Starting from the line that contains "s = sheared(s, 0.21).intersect(alongX(profile(0), -9, 9));", copy every line exactly until the line that contains "obj.data.transform(world)", which is also included.
# # # # #
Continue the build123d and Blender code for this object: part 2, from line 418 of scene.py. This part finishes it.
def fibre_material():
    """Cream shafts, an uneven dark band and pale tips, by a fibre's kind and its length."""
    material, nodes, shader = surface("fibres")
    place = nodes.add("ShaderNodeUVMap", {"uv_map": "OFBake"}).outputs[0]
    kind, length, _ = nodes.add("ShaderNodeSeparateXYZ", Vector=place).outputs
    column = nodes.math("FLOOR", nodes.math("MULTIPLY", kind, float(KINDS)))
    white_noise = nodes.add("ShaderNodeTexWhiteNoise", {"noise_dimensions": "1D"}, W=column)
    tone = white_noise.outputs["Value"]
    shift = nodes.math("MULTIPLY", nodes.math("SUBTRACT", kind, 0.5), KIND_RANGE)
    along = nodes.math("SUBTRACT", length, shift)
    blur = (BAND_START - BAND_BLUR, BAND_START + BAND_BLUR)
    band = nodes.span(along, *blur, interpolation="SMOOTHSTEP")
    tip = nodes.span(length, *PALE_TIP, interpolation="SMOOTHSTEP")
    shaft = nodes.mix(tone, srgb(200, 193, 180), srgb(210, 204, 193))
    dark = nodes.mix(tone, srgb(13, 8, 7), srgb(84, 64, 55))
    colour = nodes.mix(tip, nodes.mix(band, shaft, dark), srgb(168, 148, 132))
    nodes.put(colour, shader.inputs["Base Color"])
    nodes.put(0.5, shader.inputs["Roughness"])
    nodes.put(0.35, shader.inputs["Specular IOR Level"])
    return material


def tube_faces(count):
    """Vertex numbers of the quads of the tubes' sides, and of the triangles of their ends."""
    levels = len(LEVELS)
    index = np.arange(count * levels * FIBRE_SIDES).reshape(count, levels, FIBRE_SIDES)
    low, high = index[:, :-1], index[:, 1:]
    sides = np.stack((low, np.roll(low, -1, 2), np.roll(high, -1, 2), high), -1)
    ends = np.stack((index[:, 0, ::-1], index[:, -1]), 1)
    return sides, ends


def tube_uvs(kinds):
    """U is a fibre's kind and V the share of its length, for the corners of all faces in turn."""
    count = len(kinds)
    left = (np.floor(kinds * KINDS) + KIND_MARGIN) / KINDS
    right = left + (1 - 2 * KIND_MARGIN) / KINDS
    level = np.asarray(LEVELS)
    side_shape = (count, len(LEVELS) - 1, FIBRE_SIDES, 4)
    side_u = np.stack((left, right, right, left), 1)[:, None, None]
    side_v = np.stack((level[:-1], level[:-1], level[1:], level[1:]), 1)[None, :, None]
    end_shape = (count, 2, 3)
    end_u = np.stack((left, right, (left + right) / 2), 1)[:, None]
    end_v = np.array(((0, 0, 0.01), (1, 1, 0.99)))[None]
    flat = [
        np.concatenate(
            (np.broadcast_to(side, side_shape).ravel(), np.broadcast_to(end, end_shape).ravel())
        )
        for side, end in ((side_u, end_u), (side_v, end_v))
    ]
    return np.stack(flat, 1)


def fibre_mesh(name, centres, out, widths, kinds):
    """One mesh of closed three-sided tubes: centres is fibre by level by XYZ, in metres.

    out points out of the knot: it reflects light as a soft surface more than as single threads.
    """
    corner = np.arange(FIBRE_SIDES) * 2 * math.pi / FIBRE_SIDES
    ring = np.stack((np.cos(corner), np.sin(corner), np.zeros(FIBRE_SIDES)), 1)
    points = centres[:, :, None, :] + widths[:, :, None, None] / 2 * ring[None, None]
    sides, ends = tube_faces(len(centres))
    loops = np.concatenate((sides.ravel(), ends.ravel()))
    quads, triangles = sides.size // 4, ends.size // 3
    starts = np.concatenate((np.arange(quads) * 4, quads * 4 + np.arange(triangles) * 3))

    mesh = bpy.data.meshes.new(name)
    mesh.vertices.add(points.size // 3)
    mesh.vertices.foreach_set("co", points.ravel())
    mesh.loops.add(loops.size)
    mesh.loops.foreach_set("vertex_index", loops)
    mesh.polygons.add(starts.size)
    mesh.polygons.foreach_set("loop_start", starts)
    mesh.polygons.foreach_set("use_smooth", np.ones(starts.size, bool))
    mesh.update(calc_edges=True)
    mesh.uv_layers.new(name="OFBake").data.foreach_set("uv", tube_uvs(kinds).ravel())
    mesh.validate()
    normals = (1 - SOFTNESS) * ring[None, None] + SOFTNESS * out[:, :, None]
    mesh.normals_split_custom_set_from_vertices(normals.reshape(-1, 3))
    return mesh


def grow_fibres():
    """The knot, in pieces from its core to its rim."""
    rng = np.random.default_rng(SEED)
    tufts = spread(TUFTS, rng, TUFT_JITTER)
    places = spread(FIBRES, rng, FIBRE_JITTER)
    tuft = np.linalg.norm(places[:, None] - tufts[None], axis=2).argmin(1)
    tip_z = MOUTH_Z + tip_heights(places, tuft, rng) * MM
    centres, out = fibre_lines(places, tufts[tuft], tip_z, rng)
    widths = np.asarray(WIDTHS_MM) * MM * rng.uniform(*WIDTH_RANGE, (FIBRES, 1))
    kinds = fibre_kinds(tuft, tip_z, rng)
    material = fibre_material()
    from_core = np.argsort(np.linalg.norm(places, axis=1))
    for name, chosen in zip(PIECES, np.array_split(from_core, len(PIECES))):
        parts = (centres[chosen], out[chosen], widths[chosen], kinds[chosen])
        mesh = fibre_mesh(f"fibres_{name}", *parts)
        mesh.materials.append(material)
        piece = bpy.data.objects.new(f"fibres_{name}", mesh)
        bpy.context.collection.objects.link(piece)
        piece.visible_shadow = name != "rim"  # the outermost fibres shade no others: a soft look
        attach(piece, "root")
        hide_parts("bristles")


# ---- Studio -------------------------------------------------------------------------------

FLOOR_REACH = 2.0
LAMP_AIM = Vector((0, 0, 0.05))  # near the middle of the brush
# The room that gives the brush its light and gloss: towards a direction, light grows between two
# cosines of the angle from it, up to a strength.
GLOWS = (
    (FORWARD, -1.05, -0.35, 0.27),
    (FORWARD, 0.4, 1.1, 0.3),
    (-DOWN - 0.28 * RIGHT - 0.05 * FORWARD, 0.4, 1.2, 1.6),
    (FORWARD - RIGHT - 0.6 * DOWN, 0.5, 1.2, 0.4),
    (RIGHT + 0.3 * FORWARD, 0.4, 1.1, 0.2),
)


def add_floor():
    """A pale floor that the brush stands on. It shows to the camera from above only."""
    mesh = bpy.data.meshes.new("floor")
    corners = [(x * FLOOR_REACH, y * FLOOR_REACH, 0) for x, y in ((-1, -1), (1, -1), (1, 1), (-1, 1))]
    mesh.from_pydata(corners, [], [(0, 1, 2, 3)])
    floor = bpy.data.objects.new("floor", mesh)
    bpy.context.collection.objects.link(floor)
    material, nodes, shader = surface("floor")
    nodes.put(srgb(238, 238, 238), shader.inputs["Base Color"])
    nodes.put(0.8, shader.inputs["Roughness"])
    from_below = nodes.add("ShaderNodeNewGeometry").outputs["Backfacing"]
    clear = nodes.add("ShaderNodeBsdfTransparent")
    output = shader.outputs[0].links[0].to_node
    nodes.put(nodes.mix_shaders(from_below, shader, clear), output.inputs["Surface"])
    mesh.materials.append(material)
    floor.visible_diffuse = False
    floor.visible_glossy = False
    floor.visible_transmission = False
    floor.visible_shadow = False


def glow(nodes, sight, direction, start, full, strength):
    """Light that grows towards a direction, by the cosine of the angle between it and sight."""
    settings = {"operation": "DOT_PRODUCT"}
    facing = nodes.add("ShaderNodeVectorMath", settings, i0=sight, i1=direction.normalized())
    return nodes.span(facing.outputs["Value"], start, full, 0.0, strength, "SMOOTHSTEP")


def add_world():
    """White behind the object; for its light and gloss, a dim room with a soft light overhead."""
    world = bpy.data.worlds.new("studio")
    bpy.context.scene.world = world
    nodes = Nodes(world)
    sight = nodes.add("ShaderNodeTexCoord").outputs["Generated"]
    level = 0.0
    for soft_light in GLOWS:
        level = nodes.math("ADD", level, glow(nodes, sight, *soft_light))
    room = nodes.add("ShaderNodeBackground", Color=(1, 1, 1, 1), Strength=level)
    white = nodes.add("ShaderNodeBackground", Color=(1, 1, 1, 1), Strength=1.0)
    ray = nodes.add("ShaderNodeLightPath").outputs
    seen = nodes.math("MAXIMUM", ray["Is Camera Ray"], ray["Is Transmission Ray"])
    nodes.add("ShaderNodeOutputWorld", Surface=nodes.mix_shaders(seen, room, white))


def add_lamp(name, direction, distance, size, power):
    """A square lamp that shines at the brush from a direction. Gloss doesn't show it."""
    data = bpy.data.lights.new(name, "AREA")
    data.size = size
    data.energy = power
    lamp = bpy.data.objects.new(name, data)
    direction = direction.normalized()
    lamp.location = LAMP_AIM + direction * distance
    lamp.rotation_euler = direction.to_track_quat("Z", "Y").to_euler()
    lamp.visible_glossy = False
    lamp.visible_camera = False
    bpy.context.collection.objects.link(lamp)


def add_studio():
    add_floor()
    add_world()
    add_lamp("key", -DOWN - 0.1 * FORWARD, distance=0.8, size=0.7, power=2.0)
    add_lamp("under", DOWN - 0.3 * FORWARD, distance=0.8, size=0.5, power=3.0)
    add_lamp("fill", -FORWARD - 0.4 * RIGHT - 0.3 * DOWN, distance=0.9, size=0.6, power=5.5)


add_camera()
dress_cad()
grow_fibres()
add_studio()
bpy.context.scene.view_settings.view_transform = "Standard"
# # # # #
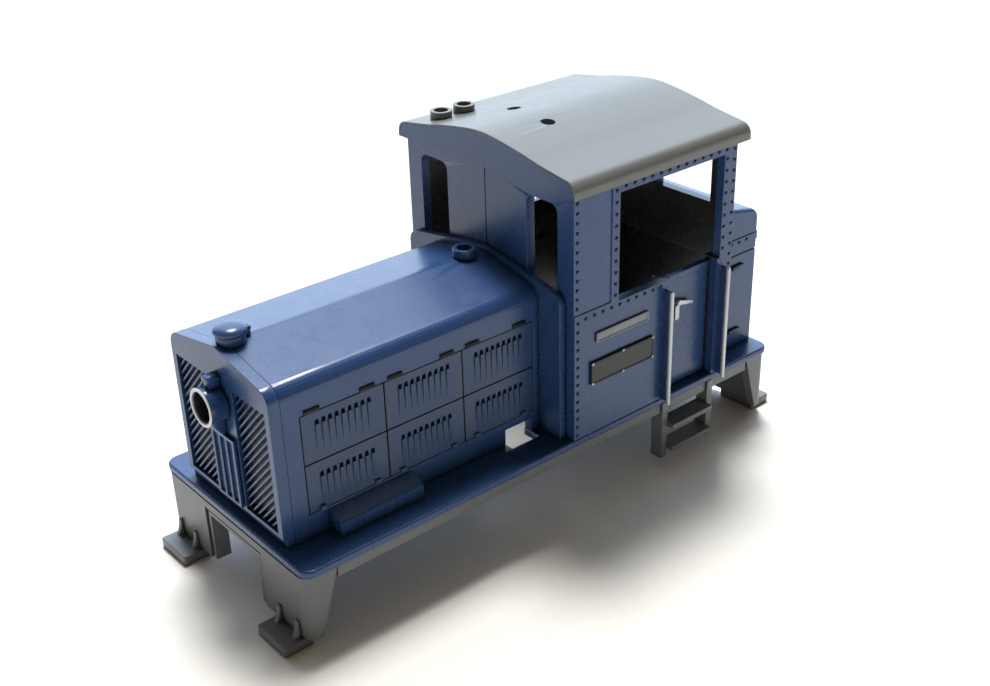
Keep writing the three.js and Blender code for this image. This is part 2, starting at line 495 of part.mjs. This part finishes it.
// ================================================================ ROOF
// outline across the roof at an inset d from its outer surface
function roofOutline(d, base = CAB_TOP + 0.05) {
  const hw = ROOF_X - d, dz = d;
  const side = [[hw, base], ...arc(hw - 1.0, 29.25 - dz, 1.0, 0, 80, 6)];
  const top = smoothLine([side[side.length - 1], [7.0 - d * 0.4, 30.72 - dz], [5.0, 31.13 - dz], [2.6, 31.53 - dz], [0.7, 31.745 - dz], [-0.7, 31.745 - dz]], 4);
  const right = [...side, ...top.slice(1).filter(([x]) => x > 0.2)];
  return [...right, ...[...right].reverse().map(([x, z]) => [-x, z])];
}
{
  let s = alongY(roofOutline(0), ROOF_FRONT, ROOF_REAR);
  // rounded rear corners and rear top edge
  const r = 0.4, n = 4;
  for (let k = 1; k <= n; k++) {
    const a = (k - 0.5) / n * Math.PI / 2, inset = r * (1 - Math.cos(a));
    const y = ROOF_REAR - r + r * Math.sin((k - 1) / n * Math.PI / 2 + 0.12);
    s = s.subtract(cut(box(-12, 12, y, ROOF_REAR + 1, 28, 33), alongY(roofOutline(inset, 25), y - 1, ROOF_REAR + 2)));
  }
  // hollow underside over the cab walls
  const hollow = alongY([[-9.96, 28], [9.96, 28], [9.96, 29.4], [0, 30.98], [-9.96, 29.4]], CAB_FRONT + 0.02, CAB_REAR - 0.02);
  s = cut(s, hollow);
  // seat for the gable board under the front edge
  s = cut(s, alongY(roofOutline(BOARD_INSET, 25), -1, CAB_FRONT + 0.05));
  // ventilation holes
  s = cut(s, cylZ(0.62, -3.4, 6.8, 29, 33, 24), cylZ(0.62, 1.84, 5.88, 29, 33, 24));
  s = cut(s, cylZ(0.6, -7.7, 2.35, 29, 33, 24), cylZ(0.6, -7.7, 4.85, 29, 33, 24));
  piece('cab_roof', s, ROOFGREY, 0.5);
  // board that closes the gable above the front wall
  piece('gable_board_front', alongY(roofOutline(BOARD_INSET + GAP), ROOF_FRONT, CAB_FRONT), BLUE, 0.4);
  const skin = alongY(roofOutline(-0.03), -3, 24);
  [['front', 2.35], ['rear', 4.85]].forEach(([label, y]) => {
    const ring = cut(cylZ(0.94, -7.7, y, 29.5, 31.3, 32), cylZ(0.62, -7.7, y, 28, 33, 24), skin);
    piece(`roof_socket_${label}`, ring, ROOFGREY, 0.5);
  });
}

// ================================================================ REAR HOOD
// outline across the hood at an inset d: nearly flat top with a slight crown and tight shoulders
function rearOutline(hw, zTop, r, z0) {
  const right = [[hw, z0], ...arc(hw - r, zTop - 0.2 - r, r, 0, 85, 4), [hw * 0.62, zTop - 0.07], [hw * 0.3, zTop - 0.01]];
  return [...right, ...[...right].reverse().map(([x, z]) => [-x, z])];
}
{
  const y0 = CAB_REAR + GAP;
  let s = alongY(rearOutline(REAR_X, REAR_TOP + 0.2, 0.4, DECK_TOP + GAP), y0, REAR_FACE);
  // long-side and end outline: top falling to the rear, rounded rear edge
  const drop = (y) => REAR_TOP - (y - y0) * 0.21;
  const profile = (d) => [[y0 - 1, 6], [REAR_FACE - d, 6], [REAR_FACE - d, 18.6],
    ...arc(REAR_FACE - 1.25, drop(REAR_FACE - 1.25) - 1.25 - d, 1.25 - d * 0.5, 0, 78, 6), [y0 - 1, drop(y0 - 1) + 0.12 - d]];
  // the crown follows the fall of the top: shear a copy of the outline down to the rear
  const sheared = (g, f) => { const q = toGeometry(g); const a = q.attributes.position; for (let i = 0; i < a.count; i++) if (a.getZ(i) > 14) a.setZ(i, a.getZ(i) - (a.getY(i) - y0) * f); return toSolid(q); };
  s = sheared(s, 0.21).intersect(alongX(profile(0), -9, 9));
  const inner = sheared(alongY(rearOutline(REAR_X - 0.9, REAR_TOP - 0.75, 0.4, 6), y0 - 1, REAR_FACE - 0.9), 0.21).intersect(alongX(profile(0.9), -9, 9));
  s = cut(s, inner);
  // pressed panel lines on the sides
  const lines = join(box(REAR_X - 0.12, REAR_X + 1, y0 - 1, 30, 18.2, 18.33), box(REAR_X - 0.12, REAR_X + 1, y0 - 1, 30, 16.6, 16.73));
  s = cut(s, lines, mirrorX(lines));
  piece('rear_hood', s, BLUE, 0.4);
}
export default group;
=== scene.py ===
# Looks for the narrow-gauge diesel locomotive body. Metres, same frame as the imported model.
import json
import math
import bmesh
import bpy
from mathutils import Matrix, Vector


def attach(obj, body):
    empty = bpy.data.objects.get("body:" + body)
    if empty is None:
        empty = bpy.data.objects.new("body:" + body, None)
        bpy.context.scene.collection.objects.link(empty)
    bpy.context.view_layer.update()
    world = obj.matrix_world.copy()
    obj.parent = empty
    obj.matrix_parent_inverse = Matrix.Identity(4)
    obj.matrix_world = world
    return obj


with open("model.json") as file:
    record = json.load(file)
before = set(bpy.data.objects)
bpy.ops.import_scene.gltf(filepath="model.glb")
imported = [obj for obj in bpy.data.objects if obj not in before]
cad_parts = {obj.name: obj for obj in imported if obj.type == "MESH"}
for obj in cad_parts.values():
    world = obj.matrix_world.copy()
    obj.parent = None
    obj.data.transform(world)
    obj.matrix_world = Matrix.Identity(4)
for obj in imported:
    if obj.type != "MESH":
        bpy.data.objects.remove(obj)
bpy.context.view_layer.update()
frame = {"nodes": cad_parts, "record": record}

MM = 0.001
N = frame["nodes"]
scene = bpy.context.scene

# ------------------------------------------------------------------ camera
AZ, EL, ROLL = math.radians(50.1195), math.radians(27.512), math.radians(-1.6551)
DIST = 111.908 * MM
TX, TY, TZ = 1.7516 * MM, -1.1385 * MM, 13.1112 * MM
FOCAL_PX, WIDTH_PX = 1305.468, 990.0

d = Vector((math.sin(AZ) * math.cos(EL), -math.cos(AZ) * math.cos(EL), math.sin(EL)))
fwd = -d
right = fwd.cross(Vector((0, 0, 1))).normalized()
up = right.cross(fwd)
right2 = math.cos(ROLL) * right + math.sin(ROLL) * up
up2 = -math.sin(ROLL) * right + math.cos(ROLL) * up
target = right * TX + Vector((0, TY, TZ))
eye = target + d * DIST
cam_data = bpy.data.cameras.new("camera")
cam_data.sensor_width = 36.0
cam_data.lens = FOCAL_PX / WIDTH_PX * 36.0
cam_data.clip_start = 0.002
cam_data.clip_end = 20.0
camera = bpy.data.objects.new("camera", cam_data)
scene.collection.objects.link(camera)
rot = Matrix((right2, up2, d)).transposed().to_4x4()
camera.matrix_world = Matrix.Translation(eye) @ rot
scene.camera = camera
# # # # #
Task output >>
  s = sheared(s, 0.21).intersect(alongX(profile(0), -9, 9));
  const inner = sheared(alongY(rearOutline(REAR_X - 0.9, REAR_TOP - 0.75, 0.4, 6), y0 - 1, REAR_FACE - 0.9), 0.21).intersect(alongX(profile(0.9), -9, 9));
  s = cut(s, inner);
  // pressed panel lines on the sides
  const lines = join(box(REAR_X - 0.12, REAR_X + 1, y0 - 1, 30, 18.2, 18.33), box(REAR_X - 0.12, REAR_X + 1, y0 - 1, 30, 16.6, 16.73));
  s = cut(s, lines, mirrorX(lines));
  piece('rear_hood', s, BLUE, 0.4);
}
export default group;
=== scene.py ===
# Looks for the narrow-gauge diesel locomotive body. Metres, same frame as the imported model.
import json
import math
import bmesh
import bpy
from mathutils import Matrix, Vector


def attach(obj, body):
    empty = bpy.data.objects.get("body:" + body)
    if empty is None:
        empty = bpy.data.objects.new("body:" + body, None)
        bpy.context.scene.collection.objects.link(empty)
    bpy.context.view_layer.update()
    world = obj.matrix_world.copy()
    obj.parent = empty
    obj.matrix_parent_inverse = Matrix.Identity(4)
    obj.matrix_world = world
    return obj


with open("model.json") as file:
    record = json.load(file)
before = set(bpy.data.objects)
bpy.ops.import_scene.gltf(filepath="model.glb")
imported = [obj for obj in bpy.data.objects if obj not in before]
cad_parts = {obj.name: obj for obj in imported if obj.type == "MESH"}
for obj in cad_parts.values():
    world = obj.matrix_world.copy()
    obj.parent = None
    obj.data.transform(world)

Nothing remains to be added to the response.